Direction: Copy exactly the lines from the start of the data below through the one that carries "EDGE_SPAN = (0.8, 0.99)", and only those.

(Entries with model source code)
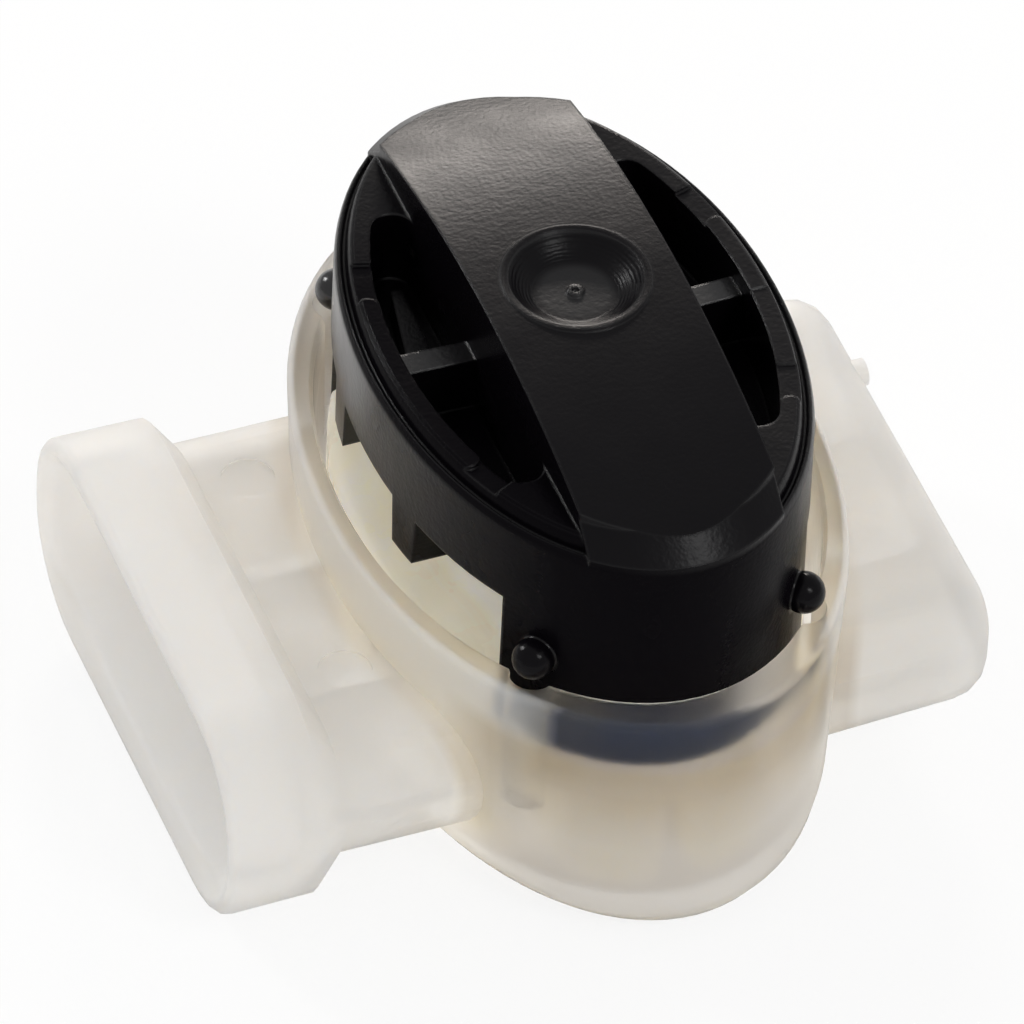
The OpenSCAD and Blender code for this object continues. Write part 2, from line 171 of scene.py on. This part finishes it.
# Cap: middle of a nub, the span in which it ends, and the share of the cap's roughness that is left there
NUB_CENTRE = (4.98 * MM, 9.67 * MM, 11.2 * MM)
NUB_REACH = (0.8 * MM, 0.95 * MM)
NUB_GLOSS = 0.7

# Cap: turning marks in the dimple: on its wall, faint over its rim and gone beyond, in oval shares
MARK_SCALE = 2600
MARK_DISTORTION = 2.0
MARK_DETAIL = 1.0
MARK_START = (0.6, 0.7)
MARK_RIM = (1.0, 1.05)
MARK_RIM_SHARE = 0.15
MARK_STOP = (1.25, 1.35)

# Cap: specular level of the skirt from front to middle, what its back has over that, and the share of both
# that is left inside. The spans are places on Y. Set by place, this is painted: a darker front and a painted
# sheen at the back.
SKIRT_SHINE = (0.02, 0.24)
SKIRT_FRONT = (-10 * MM, 2 * MM)
BACK_SHINE = 0.36
SKIRT_BACK = (-1 * MM, 4.5 * MM)
INSIDE_SHARE = 0.35

# Cap: specular level of the ring's land from shaded to lit, which is to the right and at the back
LAND_SHINE = (0.025, 0.13)
LAND_RIGHT = (-3 * MM, 3 * MM)
LAND_BACK = (4 * MM, 8 * MM)

# Cap: specular level of strap and nubs, what the dimple's floor, the ribs' tops and the edges have over that
# of the faces, and where the floor ends and a normal counts as an edge's. What the floor and the ribs' tops
# have over the faces is painted sheen, and what the edges have is painted highlights.
STRAP_SHINE = 0.12
NUB_SHINE = 0.1
SEAT_SHINE = 0.2
SEAT_SPAN = (0.5, 0.65)
RIB_SHINE = 0.45
EDGE_SHINE = 0.3
EDGE_SPAN = (0.8, 0.99)

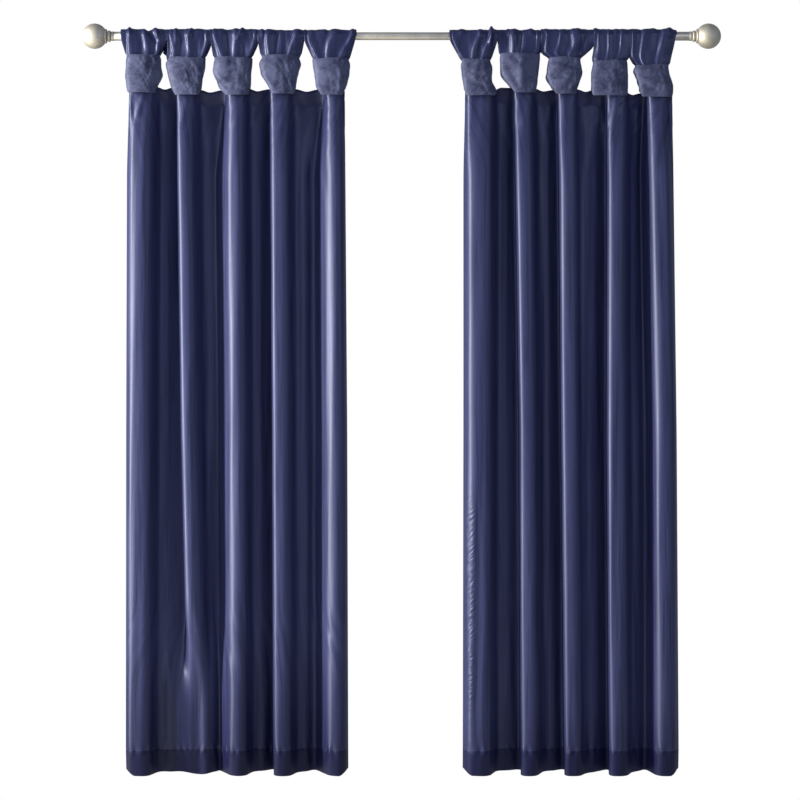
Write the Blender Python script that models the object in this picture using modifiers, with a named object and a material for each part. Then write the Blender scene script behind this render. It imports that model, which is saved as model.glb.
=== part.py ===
"""Tab top curtain pair hanging on a plain rod with ball finials.

The rod runs along X through the origin, the room side is -Y and +Z is up.
Each panel hangs from five gathered loops of its own cloth, and each loop is
drawn in above the heading by a broad band wrapped round its neck.
Sizes in the tables are millimetres; the meshes are metres.
"""

import math
from collections import namedtuple

import bpy
import numpy as np

MILLIMETRE = 0.001

# Rod: one thin tube in the middle, a thicker one over each of its ends
THIN_TUBE_RADIUS = 11.1
THICK_TUBE_RADIUS = 12.7
TUBE_END = 822.0
LEFT_STEP = -411.0
RIGHT_STEP = 399.0
TUBE_SIDES = 24
SEAT_GAP = 0.3

# Ball finial, turned: three beads that grow towards the ball
BALL_RADIUS = 36.0
BALL_CENTRE = 877.5
BALL_RINGS = 8
BEAD_GROOVE_RADIUS = 11.5
Bead = namedtuple("Bead", "start end radius")
BEADS = (
    Bead(822.3, 830.5, 13.6),
    Bead(831.5, 840.5, 16.2),
    Bead(841.5, 849.0, 20.5),
)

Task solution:
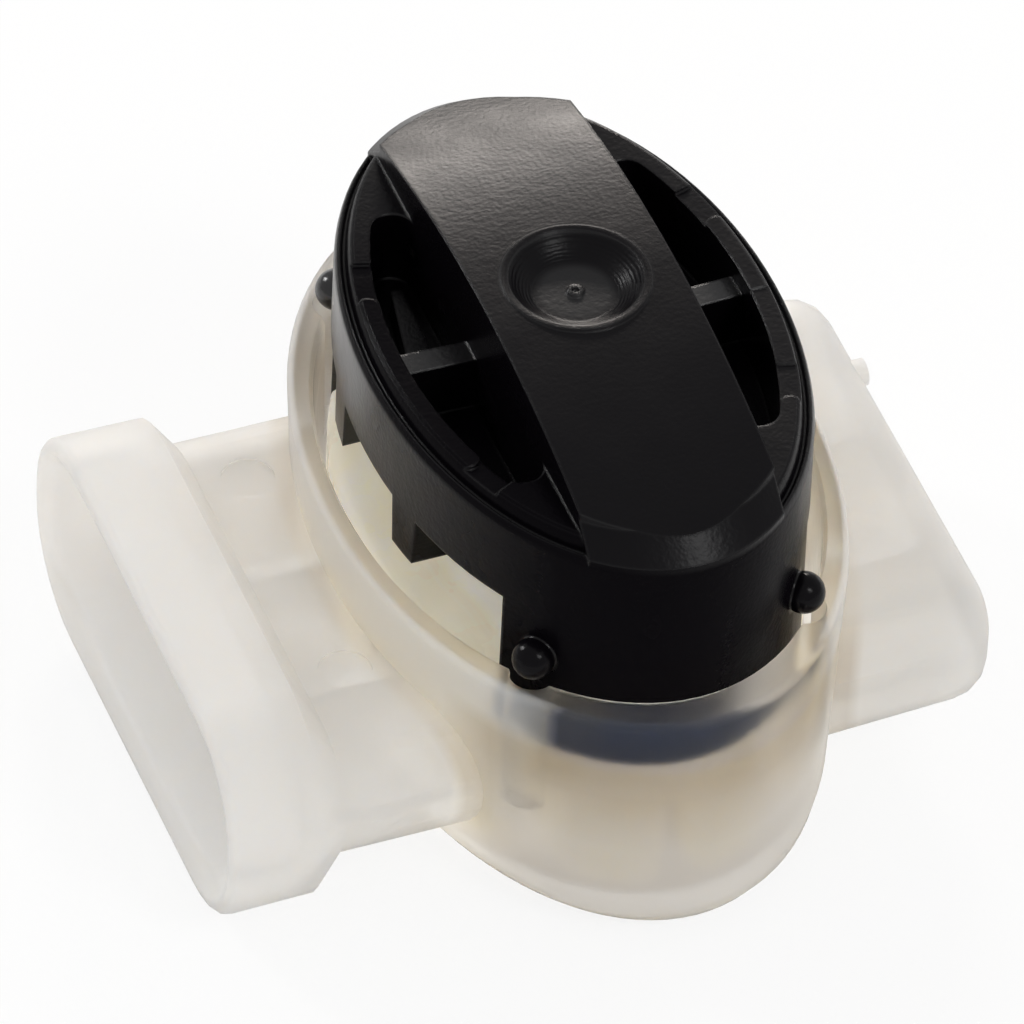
The OpenSCAD and Blender code for this object continues. Write part 2, from line 171 of scene.py on. This part finishes it.
# Cap: middle of a nub, the span in which it ends, and the share of the cap's roughness that is left there
NUB_CENTRE = (4.98 * MM, 9.67 * MM, 11.2 * MM)
NUB_REACH = (0.8 * MM, 0.95 * MM)
NUB_GLOSS = 0.7

# Cap: turning marks in the dimple: on its wall, faint over its rim and gone beyond, in oval shares
MARK_SCALE = 2600
MARK_DISTORTION = 2.0
MARK_DETAIL = 1.0
MARK_START = (0.6, 0.7)
MARK_RIM = (1.0, 1.05)
MARK_RIM_SHARE = 0.15
MARK_STOP = (1.25, 1.35)

# Cap: specular level of the skirt from front to middle, what its back has over that, and the share of both
# that is left inside. The spans are places on Y. Set by place, this is painted: a darker front and a painted
# sheen at the back.
SKIRT_SHINE = (0.02, 0.24)
SKIRT_FRONT = (-10 * MM, 2 * MM)
BACK_SHINE = 0.36
SKIRT_BACK = (-1 * MM, 4.5 * MM)
INSIDE_SHARE = 0.35

# Cap: specular level of the ring's land from shaded to lit, which is to the right and at the back
LAND_SHINE = (0.025, 0.13)
LAND_RIGHT = (-3 * MM, 3 * MM)
LAND_BACK = (4 * MM, 8 * MM)

# Cap: specular level of strap and nubs, what the dimple's floor, the ribs' tops and the edges have over that
# of the faces, and where the floor ends and a normal counts as an edge's. What the floor and the ribs' tops
# have over the faces is painted sheen, and what the edges have is painted highlights.
STRAP_SHINE = 0.12
NUB_SHINE = 0.1
SEAT_SHINE = 0.2
SEAT_SPAN = (0.5, 0.65)
RIB_SHINE = 0.45
EDGE_SHINE = 0.3
EDGE_SPAN = (0.8, 0.99)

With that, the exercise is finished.